A PARTNERSHIP scheme to help protect the public in the Northumbria Police sector has been hailed a success as officials mark its 10th anniversary.
Since it was introduced, the Multi Agency Public Protection Arrangements (MAPPA) framework has managed thousands of offenders and the majority of them are complying with the restrictions placed on them.
During 2011/12, only 18 cases managed at levels two and three, the highest reporting levels, were returned to custody for breach of licence.
For the small number who break the conditions, which does not necessarily mean a further offence has been committed, swift action is taken and they are promptly returned to prison.
Police, probation and prisons have a statutory role to play to assess and manage risk working alongside other agencies, including housing, social services and mental health organisations, who were included in the process in 2003.
Assistant Chief Constable Steve Ashman, Chair of Northumbria’s MAPPA Strategic Management Board, said: “Since MAPPA was introduced, it’s proven to be a highly-effective means of ensuring public safety.
“We are always looking to improve and over the past year we introduced new arrangements for protecting vulnerable people within the framework. This allows for more proactive monitoring of licence conditions, meaning we can work more closely with our partners and take a more proactive approach to offender management.”

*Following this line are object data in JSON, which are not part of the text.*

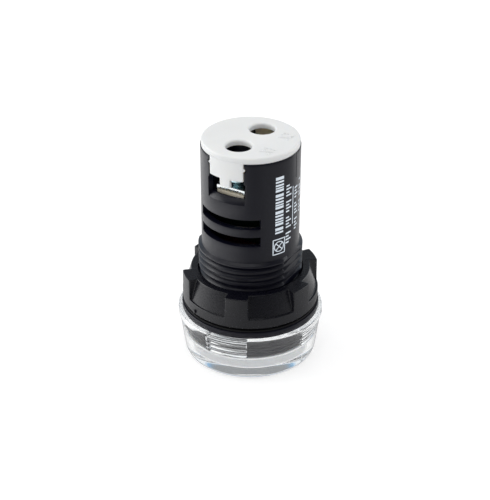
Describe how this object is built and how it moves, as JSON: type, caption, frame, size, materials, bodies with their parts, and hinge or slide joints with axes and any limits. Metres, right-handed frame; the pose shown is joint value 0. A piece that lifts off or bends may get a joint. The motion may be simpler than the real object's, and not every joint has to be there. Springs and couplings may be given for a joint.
{
  "type": "panel pilot light",
  "caption": "Round panel pilot light with a clear screw-on lens, threaded black barrel, castellated panel nut and screw terminals under a white snap-in cover.",
  "frame": {"origin": "centre of the flat front face of the lens, which the light stands on", "axes": "+Z along the barrel from the lens to the screw terminals; -Y towards the X1 wire window, +Y towards the X2 wire window"},
  "size_m": [0.03, 0.03, 0.0483],
  "materials": {
    "black_plastic": "fine matt moulded nylon",
    "nut_plastic": "matt moulded nylon",
    "gasket_rubber": "soft matt rubber",
    "white_plastic": "satin white polycarbonate",
    "clear_plastic": "polished clear polycarbonate",
    "diffuser_plastic": "milky translucent polycarbonate",
    "white_board": "white solder mask",
    "green_board": "green solder mask on glass epoxy",
    "tinned_wire": "tin plated",
    "capacitor_case": "flame retardant potting case",
    "can_aluminium": "sleeved aluminium can",
    "moulded_epoxy": "black epoxy",
    "resistor_lacquer": "blue lacquer",
    "led_package": "white package with yellow phosphor",
    "brass_strip": "bright stamped brass",
    "zinc_plate": "bright zinc plated steel",
    "zinc_screw": "blue passivated zinc plated steel"
  },
  "bodies": {
    "body": {"housing": "black_plastic", "gasket": "gasket_rubber", "terminal_cover": "white_plastic", "led_board": "white_board", "led_1": "led_package", "led_2": "led_package", "led_3": "led_package", "led_4": "led_package", "led_5": "led_package", "led_6": "led_package", "driver_board": "green_board", "board_pins": "tinned_wire", "dropper_capacitor": "capacitor_case", "smoothing_capacitor": "can_aluminium", "bridge_rectifier": "moulded_epoxy", "resistor_1": "resistor_lacquer", "resistor_2": "resistor_lacquer", "terminal_plate_x1": "brass_strip", "terminal_plate_x2": "brass_strip"},
    "nut": {"panel_nut": "nut_plastic"},
    "diffuser": {"lens_diffuser": "diffuser_plastic"},
    "lens": {"lens": "clear_plastic"},
    "clamp_x1": {"clamp_plate_x1": "zinc_plate"},
    "screw_x1": {"terminal_screw_x1": "zinc_screw"},
    "clamp_x2": {"clamp_plate_x2": "zinc_plate"},
    "screw_x2": {"terminal_screw_x2": "zinc_screw"}
  },
  "joints": [
    {"name": "nut_travel", "type": "slide", "parent": "body", "child": "nut", "axis": [0, 0, 1], "range_m": [-0.0004, 0.0362]},
    {"name": "lens_travel", "type": "slide", "parent": "body", "child": "diffuser", "axis": [0, 0, -1], "range_m": [0, 0.006]},
    {"name": "lens_turn", "type": "hinge", "parent": "diffuser", "child": "lens", "pos_m": [0, 0, 0], "axis": [0, 0, -1], "range_deg": [0, 1801]},
    {"name": "clamp_lift_x1", "type": "slide", "parent": "body", "child": "clamp_x1", "axis": [0, 0, 1], "range_m": [0, 0.003]},
    {"name": "screw_turn_x1", "type": "hinge", "parent": "clamp_x1", "child": "screw_x1", "pos_m": [0, -0.0045, 0.0404], "axis": [0, 0, 1], "range_deg": [0, 2161]},
    {"name": "clamp_lift_x2", "type": "slide", "parent": "body", "child": "clamp_x2", "axis": [0, 0, 1], "range_m": [0, 0.003]},
    {"name": "screw_turn_x2", "type": "hinge", "parent": "clamp_x2", "child": "screw_x2", "pos_m": [0, 0.0045, 0.0404], "axis": [0, 0, 1], "range_deg": [0, 2161]}
  ],
  "couplings": [
    {"joint": "lens_turn", "follows": "lens_travel", "rad_per_m": 5236},
    {"joint": "screw_turn_x1", "follows": "clamp_lift_x1", "rad_per_m": 12566},
    {"joint": "screw_turn_x2", "follows": "clamp_lift_x2", "rad_per_m": 12566}
  ]
}
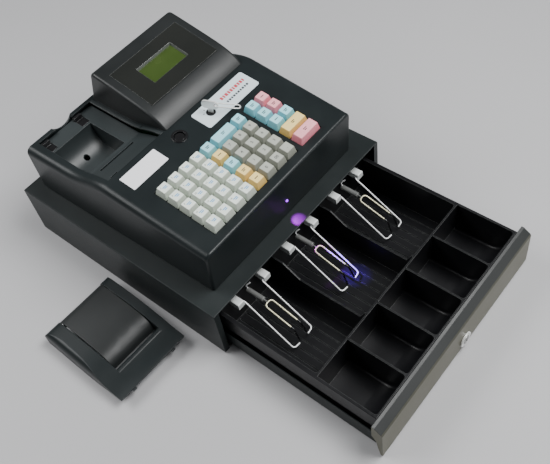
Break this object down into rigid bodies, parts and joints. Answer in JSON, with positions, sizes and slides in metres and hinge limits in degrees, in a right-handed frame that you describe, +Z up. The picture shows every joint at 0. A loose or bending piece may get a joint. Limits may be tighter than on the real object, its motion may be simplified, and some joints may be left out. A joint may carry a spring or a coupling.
{
  "type": "cash register",
  "caption": "Desktop cash register on a steel cash drawer that slides out, with sprung keys, a display hood, an open printer bay, bill clips, coin cups and a lifted-off printer cover.",
  "frame": {"origin": "centre of the drawer cabinet's footprint, on the table that its rubber feet stand on", "axes": "+Z up, +Y to the back, +X to the right of the operator, who stands at -Y"},
  "size_m": [0.456, 0.582, 0.2074],
  "materials": {
    "black_steel": "satin powder coat",
    "zinc_steel": "zinc plated",
    "rubber": "matt",
    "front_paint": "satin grey paint",
    "tray_plastic": "fine grain",
    "case_plastic": "fine grain",
    "hood_plastic": "fine grain",
    "gloss_panel": "polished",
    "display_glass": "liquid crystal glass",
    "chrome": "polished",
    "cast_metal": "die cast, satin",
    "spring_grey": "satin",
    "white_label": "smooth",
    "silver_plate": "satin",
    "black_plastic": "smooth",
    "nylon": "smooth",
    "board_green": "solder mask",
    "lamp_violet": "clear",
    "key_white": "satin",
    "key_mixed": "satin",
    "key_blue": "satin",
    "key_grey": "satin",
    "key_yellow": "satin",
    "key_pink": "satin"
  },
  "bodies": {
    "cabinet": {"cabinet_shell": "black_steel", "cabinet_base": "zinc_steel", "rubber_feet": "rubber", "slide_rails": "zinc_steel", "drawer_latch": "zinc_steel", "base_screws": "zinc_steel", "upper_case": "case_plastic", "lower_case": "black_plastic", "main_board": "board_green", "keyboard_board": "spring_grey", "button_ring": "black_plastic", "blank_label": "white_label", "lock_plate": "silver_plate", "mode_lock_barrel": "black_plastic", "display_hood": "hood_plastic", "display_panel": "gloss_panel", "lcd_module": "display_glass", "customer_window": "gloss_panel", "printer_bay": "case_plastic", "latch_clips": "black_plastic", "print_mechanism": "zinc_steel", "indicator_lamp": "lamp_violet", "power_jack": "black_plastic"},
    "drawer": {"drawer_frame": "black_steel", "slide_rollers": "nylon", "drawer_front": "front_paint", "drawer_lock_barrel": "chrome", "cash_tray": "tray_plastic", "clip_blocks": "cast_metal"},
    "drawer_lock": {"drawer_lock_core": "chrome"},
    "clip_left": {"bill_bail_left": "chrome", "bill_spring_left": "spring_grey"},
    "clip_middle": {"bill_bail_middle": "chrome", "bill_spring_middle": "spring_grey"},
    "clip_right": {"bill_bail_right": "chrome", "bill_spring_right": "spring_grey"},
    "mode_lock": {"mode_lock_plug": "black_plastic", "mode_key": "chrome", "key_ring": "chrome"},
    "feed_button": {"push_button": "black_plastic"},
    "platen": {"platen_roller": "rubber"},
    "cover": {"printer_cover": "case_plastic"},
    "lid": {"paper_lid": "hood_plastic"},
    "department_bank": {"department_keys": "key_white"},
    "function_bank": {"function_keys": "key_mixed"},
    "clear": {"clear_key": "key_blue"},
    "subtotal": {"subtotal_key": "key_yellow"},
    "total": {"total_key": "key_pink"},
    "digit_7": {"key_7": "key_grey"},
    "digit_8": {"key_8": "key_grey"},
    "digit_9": {"key_9": "key_grey"},
    "digit_4": {"key_4": "key_grey"},
    "digit_5": {"key_5": "key_grey"},
    "digit_6": {"key_6": "key_grey"},
    "digit_1": {"key_1": "key_grey"},
    "digit_2": {"key_2": "key_grey"},
    "digit_3": {"key_3": "key_grey"},
    "digit_0": {"key_0": "key_grey"},
    "digit_00": {"key_00": "key_grey"},
    "digit_point": {"key_point": "key_grey"}
  },
  "joints": [
    {"name": "drawer_slide", "type": "slide", "parent": "cabinet", "child": "drawer", "axis": [0, -1, 0], "range_m": [-0.215, 0.02]},
    {"name": "drawer_lock_turn", "type": "hinge", "parent": "drawer", "child": "drawer_lock", "pos_m": [0.01, -0.405, 0.018], "axis": [0, -1, 0], "range_deg": [0, 90]},
    {"name": "clip_left_swing", "type": "hinge", "parent": "drawer", "child": "clip_left", "pos_m": [-0.0982, -0.172, 0.057], "axis": [-1, 0, 0], "range_deg": [0, 95], "stiffness_Nm_per_rad": 0.08, "springref_deg": -20.05},
    {"name": "clip_middle_swing", "type": "hinge", "parent": "drawer", "child": "clip_middle", "pos_m": [0, -0.172, 0.057], "axis": [-1, 0, 0], "range_deg": [0, 95], "stiffness_Nm_per_rad": 0.08, "springref_deg": -20.05},
    {"name": "clip_right_swing", "type": "hinge", "parent": "drawer", "child": "clip_right", "pos_m": [0.0982, -0.172, 0.057], "axis": [-1, 0, 0], "range_deg": [0, 95], "stiffness_Nm_per_rad": 0.08, "springref_deg": -20.05},
    {"name": "mode_key_turn", "type": "hinge", "parent": "cabinet", "child": "mode_lock", "pos_m": [0.0293, -0.0173, 0.16875], "axis": [0, -0.0993, 0.9951], "range_deg": [-45, 75]},
    {"name": "feed_press", "type": "slide", "parent": "cabinet", "child": "feed_button", "axis": [0, 0.0993, -0.9951], "range_m": [0, 0.003], "stiffness_N_per_m": 250, "springref_m": -0.002},
    {"name": "platen_spin", "type": "hinge", "parent": "cabinet", "child": "platen", "pos_m": [-0.083, 0.0466, 0.1434], "axis": [1, 0, 0], "continuous": true},
    {"name": "cover_lift", "type": "slide", "parent": "cabinet", "child": "cover", "axis": [0, 0, 1], "range_m": [0, 0.3]},
    {"name": "lid_swing", "type": "hinge", "parent": "cover", "child": "lid", "pos_m": [-0.22821, 0.01071, 0.019], "axis": [-0.9998, 0.0209, 0], "range_deg": [0, 75]},
    {"name": "department_press", "type": "slide", "parent": "cabinet", "child": "department_bank", "axis": [0, 0.0993, -0.9951], "range_m": [0, 0.003], "stiffness_N_per_m": 4000, "springref_m": -0.0015},
    {"name": "function_press", "type": "slide", "parent": "cabinet", "child": "function_bank", "axis": [0, 0.0993, -0.9951], "range_m": [0, 0.003], "stiffness_N_per_m": 2400, "springref_m": -0.0015},
    {"name": "clear_press", "type": "slide", "parent": "cabinet", "child": "clear", "axis": [0, 0.0993, -0.9951], "range_m": [0, 0.003], "stiffness_N_per_m": 400, "springref_m": -0.0015},
    {"name": "subtotal_press", "type": "slide", "parent": "cabinet", "child": "subtotal", "axis": [0, 0.0993, -0.9951], "range_m": [0, 0.003], "stiffness_N_per_m": 400, "springref_m": -0.0015},
    {"name": "total_press", "type": "slide", "parent": "cabinet", "child": "total", "axis": [0, 0.0993, -0.9951], "range_m": [0, 0.003], "stiffness_N_per_m": 400, "springref_m": -0.0015},
    {"name": "press_7", "type": "slide", "parent": "cabinet", "child": "digit_7", "axis": [0, 0.0993, -0.9951], "range_m": [0, 0.003], "stiffness_N_per_m": 200, "springref_m": -0.0015},
    {"name": "press_8", "type": "slide", "parent": "cabinet", "child": "digit_8", "axis": [0, 0.0993, -0.9951], "range_m": [0, 0.003], "stiffness_N_per_m": 200, "springref_m": -0.0015},
    {"name": "press_9", "type": "slide", "parent": "cabinet", "child": "digit_9", "axis": [0, 0.0993, -0.9951], "range_m": [0, 0.003], "stiffness_N_per_m": 200, "springref_m": -0.0015},
    {"name": "press_4", "type": "slide", "parent": "cabinet", "child": "digit_4", "axis": [0, 0.0993, -0.9951], "range_m": [0, 0.003], "stiffness_N_per_m": 200, "springref_m": -0.0015},
    {"name": "press_5", "type": "slide", "parent": "cabinet", "child": "digit_5", "axis": [0, 0.0993, -0.9951], "range_m": [0, 0.003], "stiffness_N_per_m": 200, "springref_m": -0.0015},
    {"name": "press_6", "type": "slide", "parent": "cabinet", "child": "digit_6", "axis": [0, 0.0993, -0.9951], "range_m": [0, 0.003], "stiffness_N_per_m": 200, "springref_m": -0.0015},
    {"name": "press_1", "type": "slide", "parent": "cabinet", "child": "digit_1", "axis": [0, 0.0993, -0.9951], "range_m": [0, 0.003], "stiffness_N_per_m": 200, "springref_m": -0.0015},
    {"name": "press_2", "type": "slide", "parent": "cabinet", "child": "digit_2", "axis": [0, 0.0993, -0.9951], "range_m": [0, 0.003], "stiffness_N_per_m": 200, "springref_m": -0.0015},
    {"name": "press_3", "type": "slide", "parent": "cabinet", "child": "digit_3", "axis": [0, 0.0993, -0.9951], "range_m": [0, 0.003], "stiffness_N_per_m": 200, "springref_m": -0.0015},
    {"name": "press_0", "type": "slide", "parent": "cabinet", "child": "digit_0", "axis": [0, 0.0993, -0.9951], "range_m": [0, 0.003], "stiffness_N_per_m": 200, "springref_m": -0.0015},
    {"name": "press_00", "type": "slide", "parent": "cabinet", "child": "digit_00", "axis": [0, 0.0993, -0.9951], "range_m": [0, 0.003], "stiffness_N_per_m": 200, "springref_m": -0.0015},
    {"name": "press_point", "type": "slide", "parent": "cabinet", "child": "digit_point", "axis": [0, 0.0993, -0.9951], "range_m": [0, 0.003], "stiffness_N_per_m": 200, "springref_m": -0.0015}
  ]
}
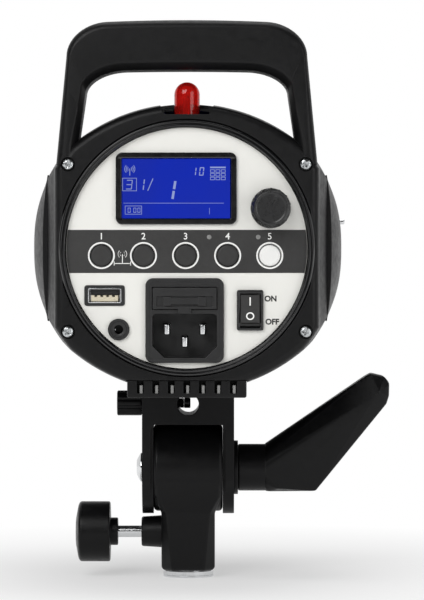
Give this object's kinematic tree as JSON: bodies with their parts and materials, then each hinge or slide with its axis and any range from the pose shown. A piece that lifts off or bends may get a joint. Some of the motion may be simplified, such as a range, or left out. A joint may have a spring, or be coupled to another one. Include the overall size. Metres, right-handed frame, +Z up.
{
  "type": "monolight strobe",
  "caption": "Compact studio flash head with a carrying handle, a rear control panel and display, a round modifier mount at the front and a tilting stand bracket with a locking lever.",
  "frame": {"origin": "centre of the stand socket's mouth, on the socket's axis", "axes": "+Z up along the socket, +Y along the lamp towards its front, +X to the right as seen from the rear panel"},
  "size_m": [0.1451, 0.2121, 0.2244],
  "materials": {
    "black_housing": "fine texture, satin",
    "black_casting": "satin black paint",
    "black_knob": "fine texture, satin",
    "black_button": "matte",
    "gloss_black": "polished",
    "panel_film": "satin film",
    "blue_screen": "lit display behind clear plastic",
    "white_button": "satin",
    "white_plastic": "satin",
    "red_lens": "clear, polished",
    "steel": "polished",
    "zinc": "plated",
    "brass": "turned",
    "aluminium": "satin",
    "circuit_board": "solder resist",
    "capacitor_sleeve": "shrink sleeve",
    "clear_glass": "clear",
    "lamp_glass": "frosted"
  },
  "bodies": {
    "stand_bracket": {"tilt_head": "black_casting", "socket_liner": "steel"},
    "clamp_pad": {"clamp_pad": "brass"},
    "clamp_knob": {"clamp_screw": "steel", "clamp_knob": "black_knob"},
    "lamp": {"yoke": "black_casting", "tilt_bolt": "steel", "lever_washer": "black_knob", "foot_plate": "black_housing", "top_shell": "black_housing", "bottom_shell": "black_housing", "right_side_cover": "black_housing", "left_side_cover": "black_housing", "rear_frame": "black_housing", "frame_screw_1": "zinc", "frame_screw_2": "zinc", "frame_screw_3": "zinc", "frame_screw_4": "zinc", "retaining_ring": "gloss_black", "rear_panel": "panel_film", "lcd_bezel": "gloss_black", "lcd_module": "blue_screen", "encoder_body": "zinc", "usb_shell": "steel", "usb_tongue": "white_plastic", "sync_jack": "black_button", "inlet_housing": "black_button", "line_pin": "steel", "neutral_pin": "steel", "earth_pin": "steel", "rocker_housing": "gloss_black", "slave_dome": "red_lens", "front_housing": "black_housing", "reflector_plate": "aluminium", "bayonet_ring": "aluminium", "lamp_socket": "white_plastic", "modelling_lamp": "lamp_glass", "flash_tube": "lamp_glass", "control_board": "circuit_board", "chassis": "aluminium", "power_board": "circuit_board", "flash_capacitor": "capacitor_sleeve", "fan_frame": "black_button"},
    "lever_hub": {"lever_hub": "zinc"},
    "tilt_lever": {"tilt_lever": "black_knob"},
    "umbrella_pad": {"umbrella_pad": "brass"},
    "umbrella_knob": {"umbrella_screw": "steel", "umbrella_knob": "black_knob"},
    "set_shaft": {"set_shaft": "steel"},
    "set_knob": {"set_knob": "black_button"},
    "button_1": {"button_1": "black_button"},
    "button_2": {"button_2": "black_button"},
    "button_3": {"button_3": "black_button"},
    "button_4": {"button_4": "black_button"},
    "button_5": {"button_5": "white_button"},
    "power_rocker": {"power_rocker": "black_button"},
    "fuse_drawer": {"fuse_drawer": "black_button", "fuse": "clear_glass"},
    "fan_impeller": {"fan_impeller": "black_button"},
    "lock_pin": {"lock_pin": "steel"}
  },
  "joints": [
    {"name": "tilt", "type": "hinge", "parent": "stand_bracket", "child": "lamp", "pos_m": [0, 0, 0.045], "axis": [1, 0, 0], "range_deg": [-90, 90]},
    {"name": "clamp_travel", "type": "slide", "parent": "stand_bracket", "child": "clamp_pad", "axis": [1, 0, 0], "range_m": [-0.002, 0.006]},
    {"name": "clamp_turn", "type": "hinge", "parent": "clamp_pad", "child": "clamp_knob", "pos_m": [0, 0, 0.0185], "axis": [1, 0, 0], "range_deg": [-901, 2703]},
    {"name": "lever_turn", "type": "hinge", "parent": "lamp", "child": "lever_hub", "pos_m": [0, 0, 0.045], "axis": [1, 0, 0], "range_deg": [-90, 90]},
    {"name": "lever_lift", "type": "slide", "parent": "lever_hub", "child": "tilt_lever", "axis": [1, 0, 0], "range_m": [0, 0.0035], "stiffness_N_per_m": 1500},
    {"name": "umbrella_travel", "type": "slide", "parent": "lamp", "child": "umbrella_pad", "axis": [1, 0, 0], "range_m": [-0.006, 0]},
    {"name": "umbrella_turn", "type": "hinge", "parent": "umbrella_pad", "child": "umbrella_knob", "pos_m": [0, 0, 0.0716], "axis": [1, 0, 0], "range_deg": [-2703, 1]},
    {"name": "set_push", "type": "slide", "parent": "lamp", "child": "set_shaft", "axis": [0, 1, 0], "range_m": [0, 0.0008], "stiffness_N_per_m": 800},
    {"name": "set_turn", "type": "hinge", "parent": "set_shaft", "child": "set_knob", "pos_m": [0.0326, -0.085, 0.15107], "axis": [0, 1, 0], "continuous": true},
    {"name": "button_1_press", "type": "slide", "parent": "lamp", "child": "button_1", "axis": [0, 1, 0], "range_m": [0, 0.0008], "stiffness_N_per_m": 600},
    {"name": "button_2_press", "type": "slide", "parent": "lamp", "child": "button_2", "axis": [0, 1, 0], "range_m": [0, 0.0008], "stiffness_N_per_m": 600},
    {"name": "button_3_press", "type": "slide", "parent": "lamp", "child": "button_3", "axis": [0, 1, 0], "range_m": [0, 0.0008], "stiffness_N_per_m": 600},
    {"name": "button_4_press", "type": "slide", "parent": "lamp", "child": "button_4", "axis": [0, 1, 0], "range_m": [0, 0.0008], "stiffness_N_per_m": 600},
    {"name": "button_5_press", "type": "slide", "parent": "lamp", "child": "button_5", "axis": [0, 1, 0], "range_m": [0, 0.0008], "stiffness_N_per_m": 600},
    {"name": "power_switch", "type": "hinge", "parent": "lamp", "child": "power_rocker", "pos_m": [0.02465, -0.0774, 0.11137], "axis": [1, 0, 0], "range_deg": [0, 20]},
    {"name": "fuse_drawer_slide", "type": "slide", "parent": "lamp", "child": "fuse_drawer", "axis": [0, -1, 0], "range_m": [0, 0.016]},
    {"name": "fan_spin", "type": "hinge", "parent": "lamp", "child": "fan_impeller", "pos_m": [0, -0.038, 0.13487], "axis": [0, 1, 0], "continuous": true},
    {"name": "lock_pull", "type": "slide", "parent": "lamp", "child": "lock_pin", "axis": [0, -1, 0], "range_m": [0, 0.005], "stiffness_N_per_m": 400}
  ],
  "couplings": [
    {"joint": "clamp_turn", "follows": "clamp_travel", "rad_per_m": 7854},
    {"joint": "umbrella_turn", "follows": "umbrella_travel", "rad_per_m": 7854}
  ]
}
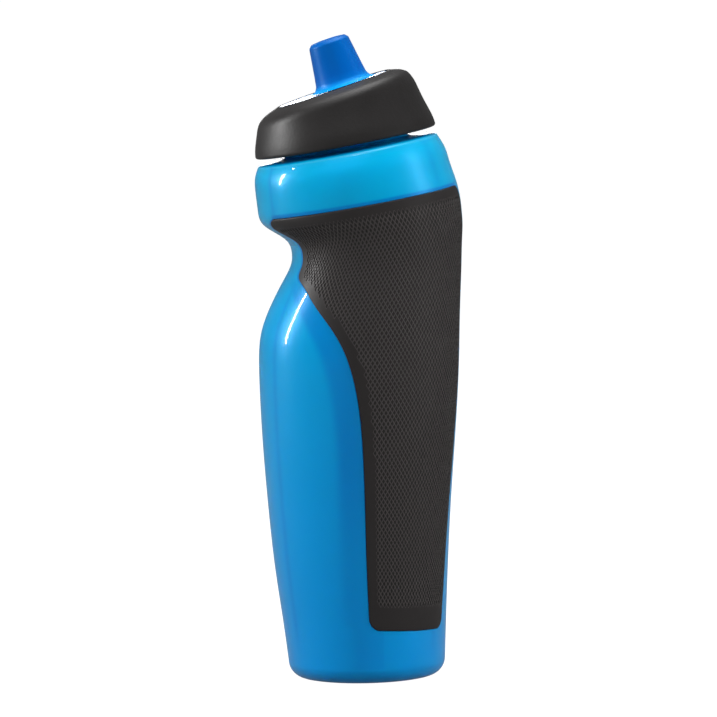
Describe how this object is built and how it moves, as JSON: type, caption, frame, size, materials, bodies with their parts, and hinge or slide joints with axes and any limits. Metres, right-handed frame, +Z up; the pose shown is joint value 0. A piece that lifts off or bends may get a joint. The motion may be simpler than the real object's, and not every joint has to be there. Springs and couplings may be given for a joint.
{
  "type": "sports squeeze bottle",
  "caption": "Soft squeeze drinking bottle with a forward-leaning neck, finger notch, textured side grips and a screw cap with a push-pull spout.",
  "frame": {"origin": "centre of the footprint, on the surface that the bottle stands on", "axes": "+Z up along the bottle, -X towards the front with the finger notch and the lean of the neck, +Y towards the right-hand grip"},
  "size_m": [0.0784, 0.0762, 0.2437],
  "materials": {
    "bottle_blue": "translucent glossy squeeze polyethylene",
    "grip_black": "soft satin rubber with a fine diamond texture",
    "cap_black": "soft-touch satin",
    "core_blue": "glossy moulded",
    "seal_grey": "soft matt silicone",
    "post_white": "semi-gloss moulded",
    "slider_white": "semi-gloss moulded",
    "spout_blue": "soft satin mouthpiece"
  },
  "bodies": {
    "bottle": {"bottle_body": "bottle_blue", "grip_panel_left": "grip_black", "grip_panel_right": "grip_black"},
    "cap_seal": {"cap_gasket": "seal_grey"},
    "cap": {"cap_shell": "cap_black", "cap_core": "core_blue", "nozzle_post": "post_white", "post_o_ring": "seal_grey"},
    "spout": {"spout_slider": "slider_white", "spout_sleeve": "spout_blue"}
  },
  "joints": [
    {"name": "cap_lift", "type": "slide", "parent": "bottle", "child": "cap_seal", "axis": [-0.165, 0, 0.9863], "range_m": [0, 0.015]},
    {"name": "cap_turn", "type": "hinge", "parent": "cap_seal", "child": "cap", "pos_m": [-0.0039, 0, 0.2004], "axis": [-0.165, 0, 0.9863], "range_deg": [0, 1080]},
    {"name": "spout_pull", "type": "slide", "parent": "cap", "child": "spout", "axis": [-0.2974, 0, 0.9548], "range_m": [0, 0.006]}
  ],
  "couplings": [
    {"joint": "cap_turn", "follows": "cap_lift", "rad_per_m": 1256.6}
  ]
}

In 2005/06, MAPPA got more local control as six strategy groups were set up across Northumbria and in 2008, two lay advisers – members of the public who represent the views and concerns of their community – were appointed.
Over the past year, a new MAPPA housing protocol has been introduced, linking in with local housing providers to ensure MAPPA offenders are housed appropriately and safely.
As at March 31, 1,538 violent and sexual offenders were being managed within the framework.